An ornate place of chandeliers and cut-glass panels, the Versailles looks every bit as elegant and fancy as its name suggests, but serious eating is taking place inside its decorated walls. The place seats 480 people, and a staff of men in white shirts and ties and ladies in waitress uniforms is kept scurrying to deliver heaping plates of food to everyone from whole, three-generation families seated at long tables to nicely dressed couples on dinner dates.

They tuck into dishes like "ropa vieja" (old clothes, in Spanish), which is a mound of shredded beef in a tomato sauce with peppers and onions, served alongside a mound of rice and fried plantains. And pigs feet Andalusian style. And ox tails, and Cubano sandwiches. And codfish in tomato sauce on Friday nights. And dozens of preparations of chicken, pork and beef. In fact, I counted 199 different items on the Versailles menu, not counting dessert, which would keep even a hungry How-to Travel Guru busy eating over a month of Sundays.

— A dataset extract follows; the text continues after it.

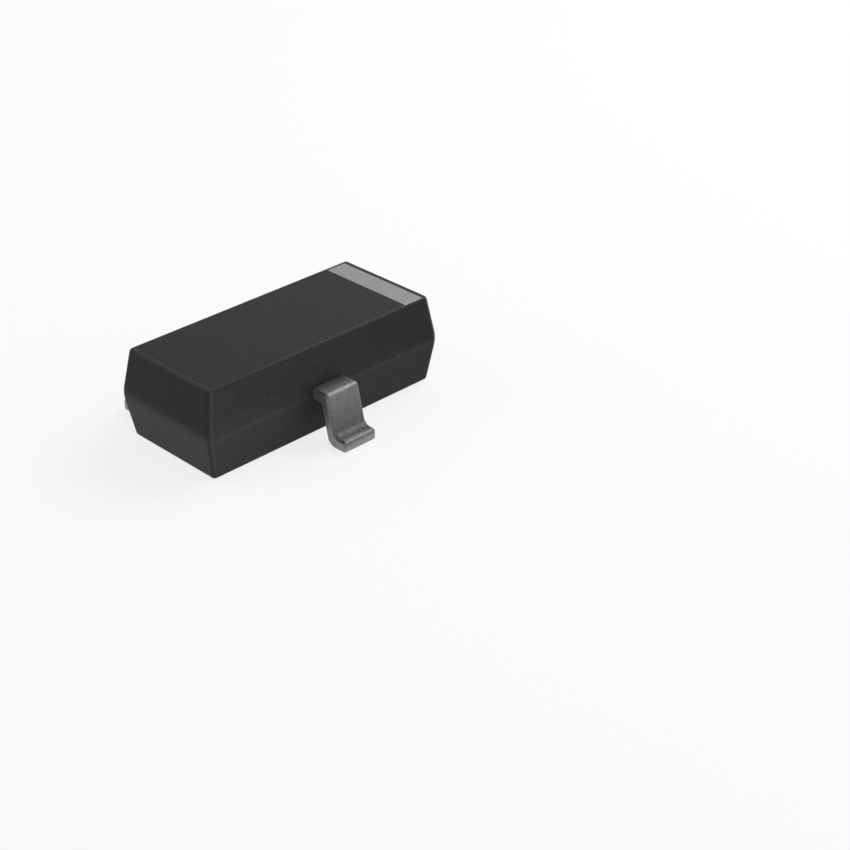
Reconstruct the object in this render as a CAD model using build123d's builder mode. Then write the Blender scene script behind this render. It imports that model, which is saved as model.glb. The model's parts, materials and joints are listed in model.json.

I did my part by mowing through two thick cutlets of "tasajo" pot roast with chunks of chorizo sausage. And I couldn't finish my mound of spicy Moros rice, black beans and fried plantains. I did, however, make an extra effort to eat a dessert of rice pudding, sampled my son Mike's coconut flan, and topped it all off with a shot of super-sweet Cuban espresso. The tab for my meal came to barely twenty dollars.

Sadly, I was forced to pass on the Versailles take-out counter and bakery, where I was unable to pull the trigger on pastelitos pastries and chocolate desserts and fried croquettas filled with ham and chicken. Like I said, I have a lot of catching up to do with my new favorite restaurant in Miami, and hopefully the Versailles will there for another 37 years.